▶ **Task details**:
Select all lines in the records that include "scene".

▶ **Data provided**:
- - -

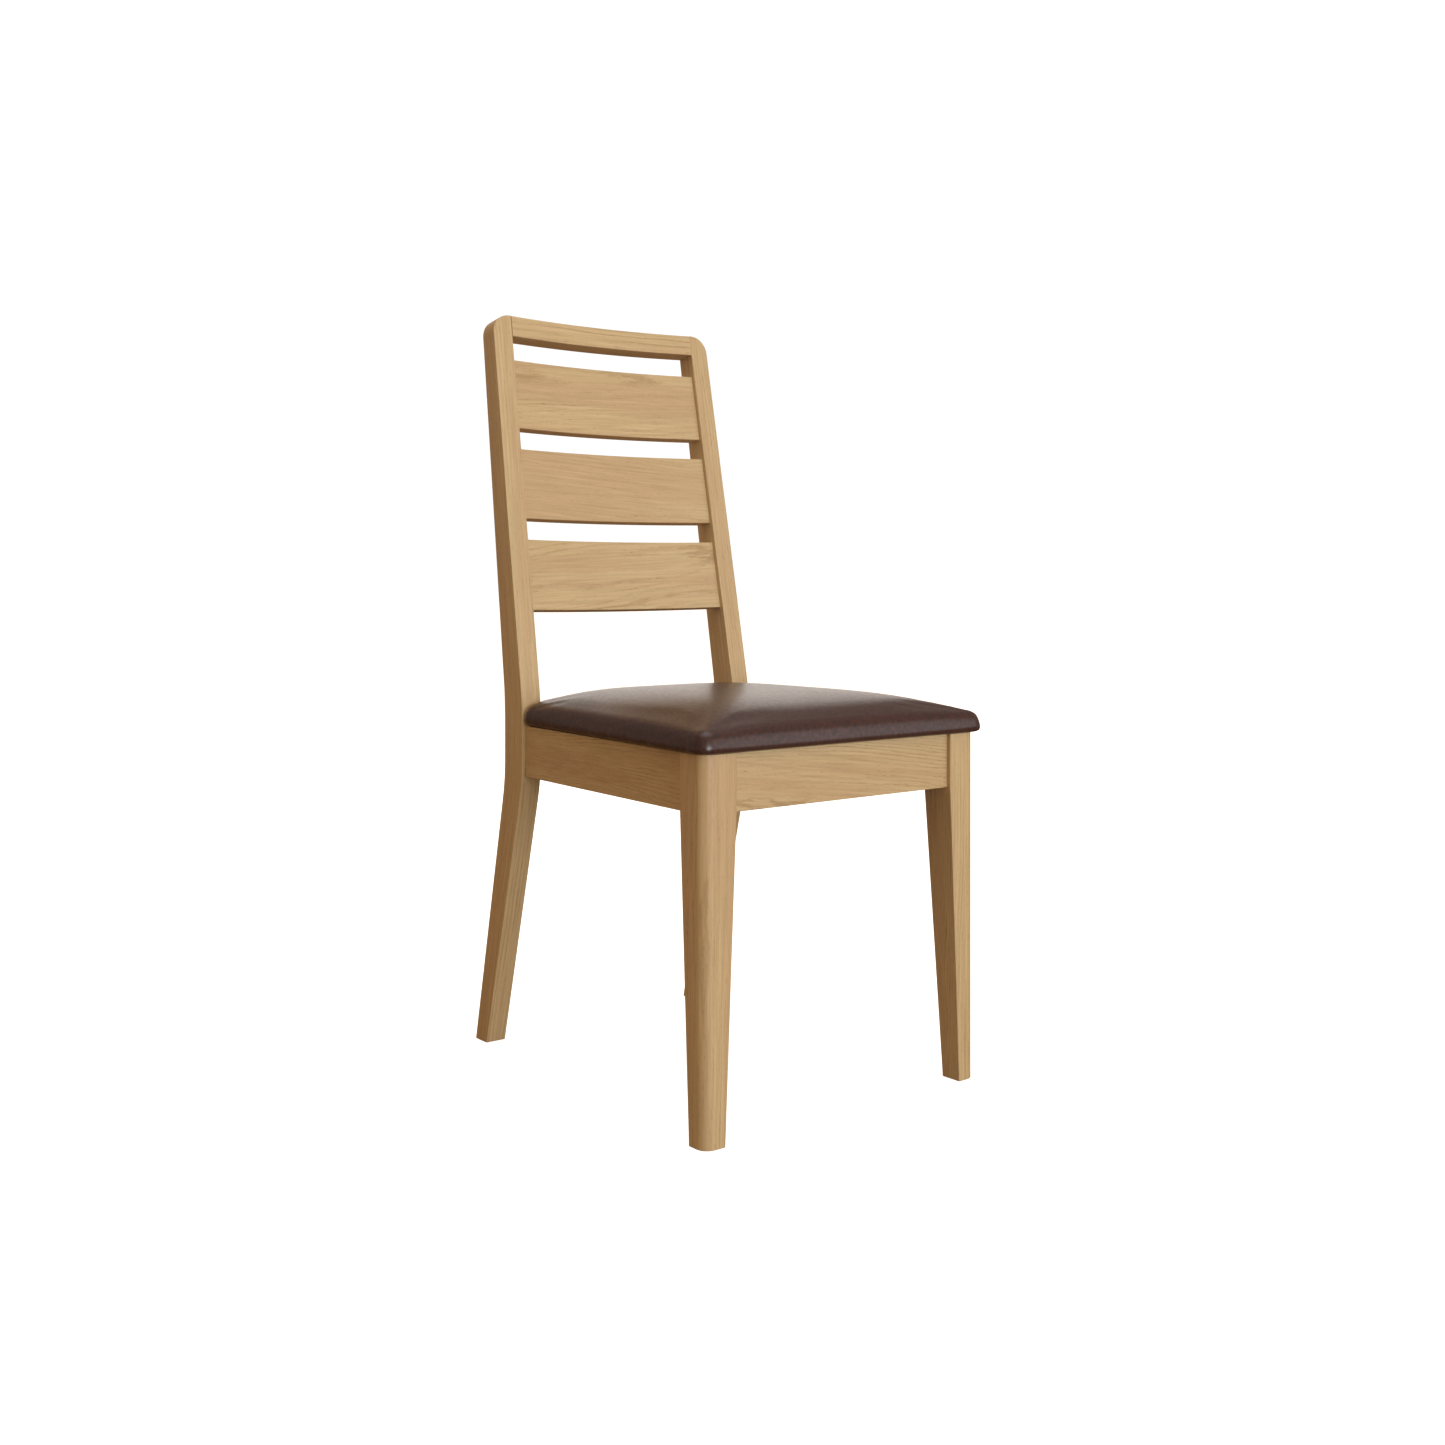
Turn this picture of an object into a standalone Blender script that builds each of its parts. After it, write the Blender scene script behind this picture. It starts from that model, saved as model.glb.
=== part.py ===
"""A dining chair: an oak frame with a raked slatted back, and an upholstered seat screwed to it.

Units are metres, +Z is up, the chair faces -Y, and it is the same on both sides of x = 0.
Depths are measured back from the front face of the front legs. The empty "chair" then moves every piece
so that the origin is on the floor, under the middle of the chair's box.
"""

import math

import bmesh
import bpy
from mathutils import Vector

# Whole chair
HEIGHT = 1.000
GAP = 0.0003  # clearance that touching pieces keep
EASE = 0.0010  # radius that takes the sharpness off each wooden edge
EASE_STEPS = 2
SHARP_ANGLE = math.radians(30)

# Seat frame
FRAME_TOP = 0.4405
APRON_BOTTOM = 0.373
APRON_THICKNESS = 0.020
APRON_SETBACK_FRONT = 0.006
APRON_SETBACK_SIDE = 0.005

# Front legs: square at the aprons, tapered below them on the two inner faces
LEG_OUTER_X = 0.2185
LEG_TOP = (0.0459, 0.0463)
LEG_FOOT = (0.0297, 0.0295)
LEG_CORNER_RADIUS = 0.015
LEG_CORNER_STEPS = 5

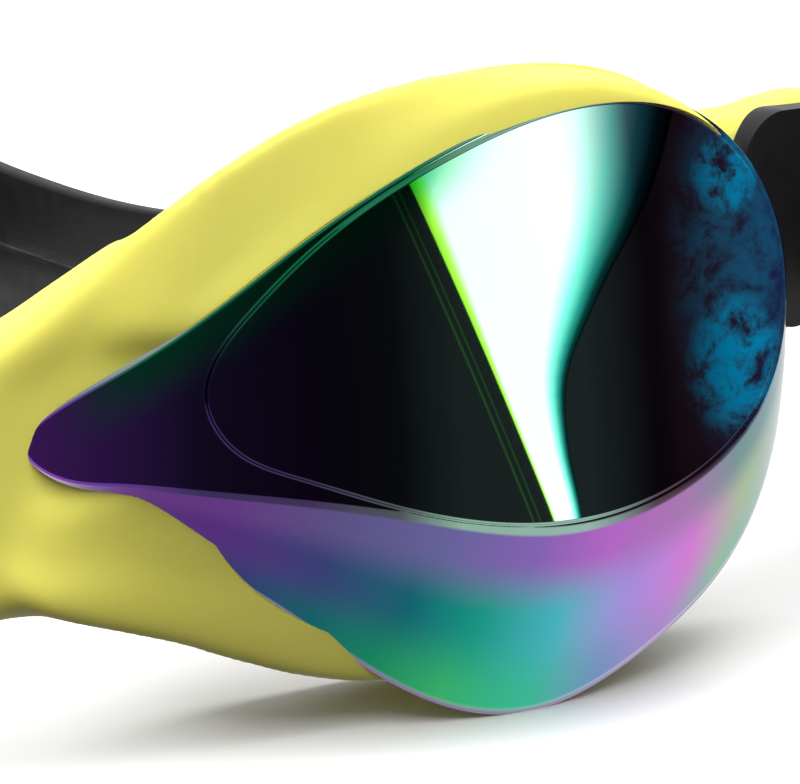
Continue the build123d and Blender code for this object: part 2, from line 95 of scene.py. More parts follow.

- - -

▶ **In response**:
Turn this picture of an object into a standalone Blender script that builds each of its parts. After it, write the Blender scene script behind this picture. It starts from that model, saved as model.glb.
Continue the build123d and Blender code for this object: part 2, from line 95 of scene.py. More parts follow.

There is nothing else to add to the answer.